» **Extracted records**:

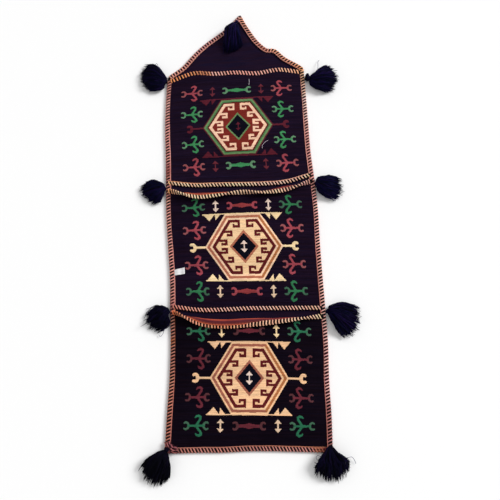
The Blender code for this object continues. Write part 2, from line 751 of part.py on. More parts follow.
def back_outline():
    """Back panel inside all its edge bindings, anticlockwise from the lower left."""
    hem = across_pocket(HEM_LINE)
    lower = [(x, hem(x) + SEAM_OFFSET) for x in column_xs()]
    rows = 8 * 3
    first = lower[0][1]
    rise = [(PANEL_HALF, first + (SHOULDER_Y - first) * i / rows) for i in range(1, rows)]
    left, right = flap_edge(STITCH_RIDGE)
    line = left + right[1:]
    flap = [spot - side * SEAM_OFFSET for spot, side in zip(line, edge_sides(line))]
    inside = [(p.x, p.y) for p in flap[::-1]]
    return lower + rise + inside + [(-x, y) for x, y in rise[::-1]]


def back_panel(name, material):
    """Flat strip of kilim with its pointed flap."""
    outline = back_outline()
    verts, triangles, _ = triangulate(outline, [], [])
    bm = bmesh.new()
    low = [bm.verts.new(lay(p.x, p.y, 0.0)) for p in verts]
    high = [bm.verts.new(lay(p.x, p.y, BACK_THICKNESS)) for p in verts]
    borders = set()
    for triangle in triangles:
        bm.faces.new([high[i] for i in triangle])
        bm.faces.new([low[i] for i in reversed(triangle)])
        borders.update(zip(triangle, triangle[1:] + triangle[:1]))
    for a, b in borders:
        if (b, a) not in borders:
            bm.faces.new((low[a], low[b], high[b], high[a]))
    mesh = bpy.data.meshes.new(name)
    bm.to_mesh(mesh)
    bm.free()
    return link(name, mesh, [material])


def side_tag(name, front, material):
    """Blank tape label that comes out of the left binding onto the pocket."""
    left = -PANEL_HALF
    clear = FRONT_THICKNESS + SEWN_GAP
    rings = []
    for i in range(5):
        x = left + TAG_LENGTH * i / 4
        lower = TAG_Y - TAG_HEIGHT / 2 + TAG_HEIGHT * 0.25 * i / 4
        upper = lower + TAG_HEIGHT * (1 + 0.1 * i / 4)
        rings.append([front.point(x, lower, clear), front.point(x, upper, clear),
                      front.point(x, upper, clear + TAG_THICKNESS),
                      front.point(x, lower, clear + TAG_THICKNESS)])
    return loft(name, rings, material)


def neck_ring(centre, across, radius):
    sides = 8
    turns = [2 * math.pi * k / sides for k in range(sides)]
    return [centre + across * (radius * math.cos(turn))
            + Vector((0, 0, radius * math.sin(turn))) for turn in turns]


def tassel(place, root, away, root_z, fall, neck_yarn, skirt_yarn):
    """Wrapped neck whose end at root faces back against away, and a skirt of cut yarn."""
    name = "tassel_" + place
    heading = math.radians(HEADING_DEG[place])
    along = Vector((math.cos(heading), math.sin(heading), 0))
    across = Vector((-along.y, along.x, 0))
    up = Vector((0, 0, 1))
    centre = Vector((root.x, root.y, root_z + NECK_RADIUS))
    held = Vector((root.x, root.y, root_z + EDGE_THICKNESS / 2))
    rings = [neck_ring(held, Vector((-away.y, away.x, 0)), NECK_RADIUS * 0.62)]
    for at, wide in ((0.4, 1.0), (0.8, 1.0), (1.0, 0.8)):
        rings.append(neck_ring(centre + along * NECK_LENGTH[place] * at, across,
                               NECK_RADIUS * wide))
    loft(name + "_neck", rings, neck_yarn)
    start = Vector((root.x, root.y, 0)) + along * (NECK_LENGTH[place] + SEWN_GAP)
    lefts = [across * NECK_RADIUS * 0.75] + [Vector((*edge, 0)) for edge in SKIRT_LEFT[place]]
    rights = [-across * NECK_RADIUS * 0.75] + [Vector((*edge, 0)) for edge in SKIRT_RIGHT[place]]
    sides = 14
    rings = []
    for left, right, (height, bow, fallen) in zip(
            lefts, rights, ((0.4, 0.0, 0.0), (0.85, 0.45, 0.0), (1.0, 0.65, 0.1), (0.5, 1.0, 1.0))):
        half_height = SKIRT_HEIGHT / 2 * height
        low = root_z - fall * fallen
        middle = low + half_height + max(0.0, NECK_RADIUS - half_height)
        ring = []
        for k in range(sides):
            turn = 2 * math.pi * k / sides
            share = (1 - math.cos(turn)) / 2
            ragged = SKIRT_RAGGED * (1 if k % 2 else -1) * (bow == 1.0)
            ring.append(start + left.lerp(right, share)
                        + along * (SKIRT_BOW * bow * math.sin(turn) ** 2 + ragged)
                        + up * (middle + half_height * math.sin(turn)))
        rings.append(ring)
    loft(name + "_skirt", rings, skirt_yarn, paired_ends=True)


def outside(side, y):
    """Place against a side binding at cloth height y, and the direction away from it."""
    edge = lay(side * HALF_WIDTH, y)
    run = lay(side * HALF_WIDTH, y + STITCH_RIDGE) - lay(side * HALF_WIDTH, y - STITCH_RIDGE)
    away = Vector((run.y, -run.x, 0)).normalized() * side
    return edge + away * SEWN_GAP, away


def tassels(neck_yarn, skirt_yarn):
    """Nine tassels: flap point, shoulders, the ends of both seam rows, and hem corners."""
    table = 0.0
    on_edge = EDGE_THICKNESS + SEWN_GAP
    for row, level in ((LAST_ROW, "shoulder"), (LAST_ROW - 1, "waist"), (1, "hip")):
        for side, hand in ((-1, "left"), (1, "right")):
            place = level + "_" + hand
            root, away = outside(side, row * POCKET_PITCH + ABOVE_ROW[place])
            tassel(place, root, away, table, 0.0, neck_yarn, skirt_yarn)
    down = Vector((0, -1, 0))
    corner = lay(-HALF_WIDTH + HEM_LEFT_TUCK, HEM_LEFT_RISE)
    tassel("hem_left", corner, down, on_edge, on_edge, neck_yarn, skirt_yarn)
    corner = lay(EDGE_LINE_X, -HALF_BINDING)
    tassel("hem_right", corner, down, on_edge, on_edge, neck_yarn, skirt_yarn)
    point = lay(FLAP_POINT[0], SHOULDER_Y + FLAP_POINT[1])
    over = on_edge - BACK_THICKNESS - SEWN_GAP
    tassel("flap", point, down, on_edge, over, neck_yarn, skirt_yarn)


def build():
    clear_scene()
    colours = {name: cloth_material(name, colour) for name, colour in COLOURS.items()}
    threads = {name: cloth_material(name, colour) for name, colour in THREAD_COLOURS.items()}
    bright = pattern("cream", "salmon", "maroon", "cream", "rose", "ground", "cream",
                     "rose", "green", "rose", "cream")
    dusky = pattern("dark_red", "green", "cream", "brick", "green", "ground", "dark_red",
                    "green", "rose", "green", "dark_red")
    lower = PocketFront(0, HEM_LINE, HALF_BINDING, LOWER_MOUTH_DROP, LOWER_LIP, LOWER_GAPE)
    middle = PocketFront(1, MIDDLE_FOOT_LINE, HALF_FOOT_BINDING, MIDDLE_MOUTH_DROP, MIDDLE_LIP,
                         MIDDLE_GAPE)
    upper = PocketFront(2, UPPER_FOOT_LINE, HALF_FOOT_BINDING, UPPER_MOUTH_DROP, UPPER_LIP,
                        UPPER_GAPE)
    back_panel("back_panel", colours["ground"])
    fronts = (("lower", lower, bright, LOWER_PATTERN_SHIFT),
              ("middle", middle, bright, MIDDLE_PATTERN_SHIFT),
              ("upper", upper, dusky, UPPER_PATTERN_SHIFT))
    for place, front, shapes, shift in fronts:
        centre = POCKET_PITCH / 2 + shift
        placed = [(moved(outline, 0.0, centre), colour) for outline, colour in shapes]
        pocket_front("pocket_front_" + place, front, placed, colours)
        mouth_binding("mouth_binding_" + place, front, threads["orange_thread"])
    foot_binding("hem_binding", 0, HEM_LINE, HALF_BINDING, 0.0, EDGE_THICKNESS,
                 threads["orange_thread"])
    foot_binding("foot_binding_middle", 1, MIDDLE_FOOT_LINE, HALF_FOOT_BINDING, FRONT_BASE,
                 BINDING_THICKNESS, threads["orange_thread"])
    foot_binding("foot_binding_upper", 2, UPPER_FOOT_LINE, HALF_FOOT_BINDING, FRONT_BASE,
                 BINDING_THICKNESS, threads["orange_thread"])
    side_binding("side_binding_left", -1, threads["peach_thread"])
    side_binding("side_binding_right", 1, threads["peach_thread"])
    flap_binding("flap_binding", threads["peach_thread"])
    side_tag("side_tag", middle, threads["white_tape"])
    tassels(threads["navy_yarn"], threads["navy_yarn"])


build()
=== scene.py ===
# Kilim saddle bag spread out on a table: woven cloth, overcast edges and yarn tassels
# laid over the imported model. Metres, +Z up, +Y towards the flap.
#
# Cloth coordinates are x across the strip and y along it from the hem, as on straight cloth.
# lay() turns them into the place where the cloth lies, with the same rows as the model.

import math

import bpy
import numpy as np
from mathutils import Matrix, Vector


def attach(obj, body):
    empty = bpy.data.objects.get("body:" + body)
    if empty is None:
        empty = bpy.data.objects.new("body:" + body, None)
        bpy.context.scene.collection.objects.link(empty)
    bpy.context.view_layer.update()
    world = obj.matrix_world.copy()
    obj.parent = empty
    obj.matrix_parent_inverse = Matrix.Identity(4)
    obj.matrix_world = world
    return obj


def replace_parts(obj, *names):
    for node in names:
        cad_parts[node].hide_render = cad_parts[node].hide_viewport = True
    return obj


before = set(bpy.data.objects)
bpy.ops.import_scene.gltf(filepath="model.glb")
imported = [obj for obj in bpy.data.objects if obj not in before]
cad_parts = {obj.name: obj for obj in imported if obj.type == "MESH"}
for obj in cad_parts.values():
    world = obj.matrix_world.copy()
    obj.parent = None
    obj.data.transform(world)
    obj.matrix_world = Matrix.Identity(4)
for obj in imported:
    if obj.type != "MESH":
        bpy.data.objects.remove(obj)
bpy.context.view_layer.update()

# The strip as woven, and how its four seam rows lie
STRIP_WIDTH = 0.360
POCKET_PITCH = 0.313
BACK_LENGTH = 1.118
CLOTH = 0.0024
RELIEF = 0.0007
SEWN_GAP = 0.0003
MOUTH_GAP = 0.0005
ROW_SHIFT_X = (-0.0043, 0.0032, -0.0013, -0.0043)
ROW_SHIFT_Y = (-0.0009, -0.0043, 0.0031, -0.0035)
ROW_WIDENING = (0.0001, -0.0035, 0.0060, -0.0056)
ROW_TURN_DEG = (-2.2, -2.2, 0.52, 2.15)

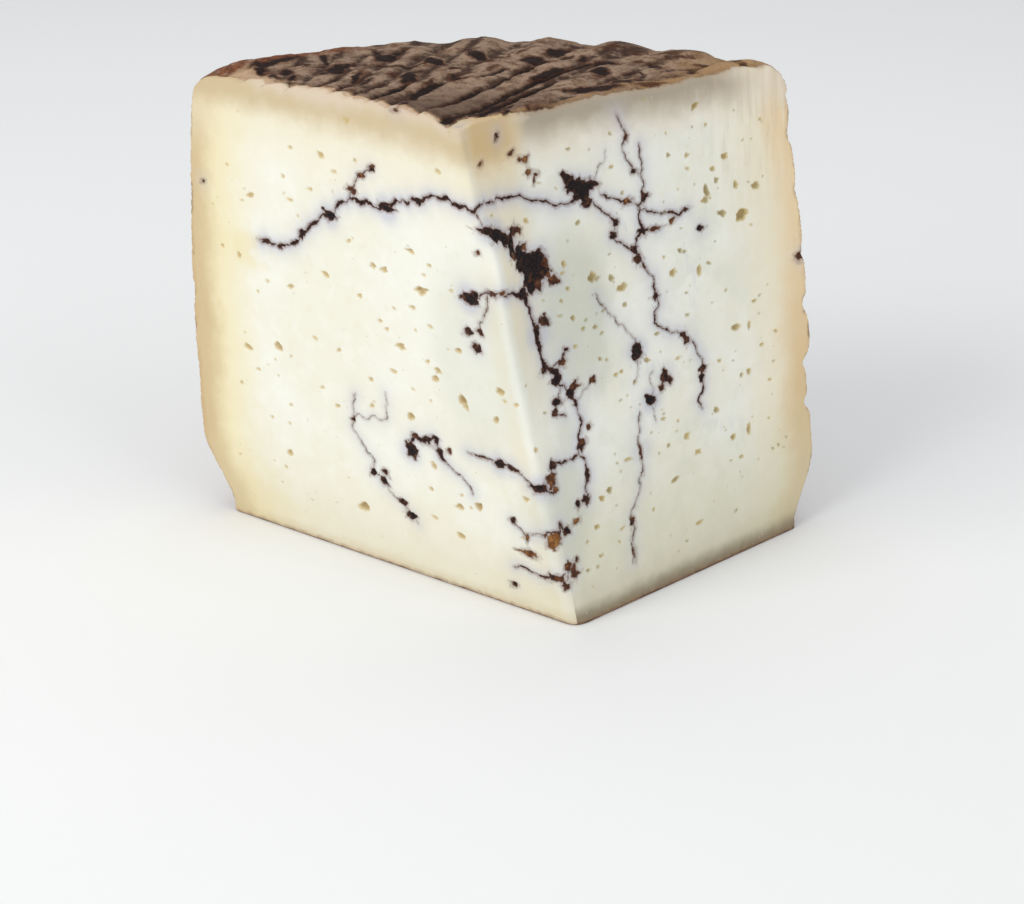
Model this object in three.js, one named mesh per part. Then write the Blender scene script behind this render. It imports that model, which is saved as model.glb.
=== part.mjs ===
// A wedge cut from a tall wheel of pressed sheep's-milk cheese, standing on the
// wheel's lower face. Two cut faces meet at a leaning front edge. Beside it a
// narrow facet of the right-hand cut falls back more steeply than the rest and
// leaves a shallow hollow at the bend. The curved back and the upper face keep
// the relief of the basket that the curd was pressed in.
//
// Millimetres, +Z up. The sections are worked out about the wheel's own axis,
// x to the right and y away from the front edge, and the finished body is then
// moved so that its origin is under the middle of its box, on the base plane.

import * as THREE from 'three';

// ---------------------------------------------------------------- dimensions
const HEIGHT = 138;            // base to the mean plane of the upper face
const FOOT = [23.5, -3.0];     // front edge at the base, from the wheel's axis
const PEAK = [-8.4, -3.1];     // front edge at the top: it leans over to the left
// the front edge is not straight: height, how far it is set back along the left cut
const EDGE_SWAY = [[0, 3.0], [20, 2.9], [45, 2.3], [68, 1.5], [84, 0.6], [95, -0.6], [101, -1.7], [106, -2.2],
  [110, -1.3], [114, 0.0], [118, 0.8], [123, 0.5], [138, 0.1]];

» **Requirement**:
Every line from the one containing "placed = [(moved(outline, 0.0, centre), colour)" through the one containing "obj.data.transform(world)" is to be given again exactly, both ends included, and no line outside that range.

» **Solution to the problem**:
        placed = [(moved(outline, 0.0, centre), colour) for outline, colour in shapes]
        pocket_front("pocket_front_" + place, front, placed, colours)
        mouth_binding("mouth_binding_" + place, front, threads["orange_thread"])
    foot_binding("hem_binding", 0, HEM_LINE, HALF_BINDING, 0.0, EDGE_THICKNESS,
                 threads["orange_thread"])
    foot_binding("foot_binding_middle", 1, MIDDLE_FOOT_LINE, HALF_FOOT_BINDING, FRONT_BASE,
                 BINDING_THICKNESS, threads["orange_thread"])
    foot_binding("foot_binding_upper", 2, UPPER_FOOT_LINE, HALF_FOOT_BINDING, FRONT_BASE,
                 BINDING_THICKNESS, threads["orange_thread"])
    side_binding("side_binding_left", -1, threads["peach_thread"])
    side_binding("side_binding_right", 1, threads["peach_thread"])
    flap_binding("flap_binding", threads["peach_thread"])
    side_tag("side_tag", middle, threads["white_tape"])
    tassels(threads["navy_yarn"], threads["navy_yarn"])


build()
=== scene.py ===
# Kilim saddle bag spread out on a table: woven cloth, overcast edges and yarn tassels
# laid over the imported model. Metres, +Z up, +Y towards the flap.
#
# Cloth coordinates are x across the strip and y along it from the hem, as on straight cloth.
# lay() turns them into the place where the cloth lies, with the same rows as the model.

import math

import bpy
import numpy as np
from mathutils import Matrix, Vector


def attach(obj, body):
    empty = bpy.data.objects.get("body:" + body)
    if empty is None:
        empty = bpy.data.objects.new("body:" + body, None)
        bpy.context.scene.collection.objects.link(empty)
    bpy.context.view_layer.update()
    world = obj.matrix_world.copy()
    obj.parent = empty
    obj.matrix_parent_inverse = Matrix.Identity(4)
    obj.matrix_world = world
    return obj


def replace_parts(obj, *names):
    for node in names:
        cad_parts[node].hide_render = cad_parts[node].hide_viewport = True
    return obj


before = set(bpy.data.objects)
bpy.ops.import_scene.gltf(filepath="model.glb")
imported = [obj for obj in bpy.data.objects if obj not in before]
cad_parts = {obj.name: obj for obj in imported if obj.type == "MESH"}
for obj in cad_parts.values():
    world = obj.matrix_world.copy()
    obj.parent = None
    obj.data.transform(world)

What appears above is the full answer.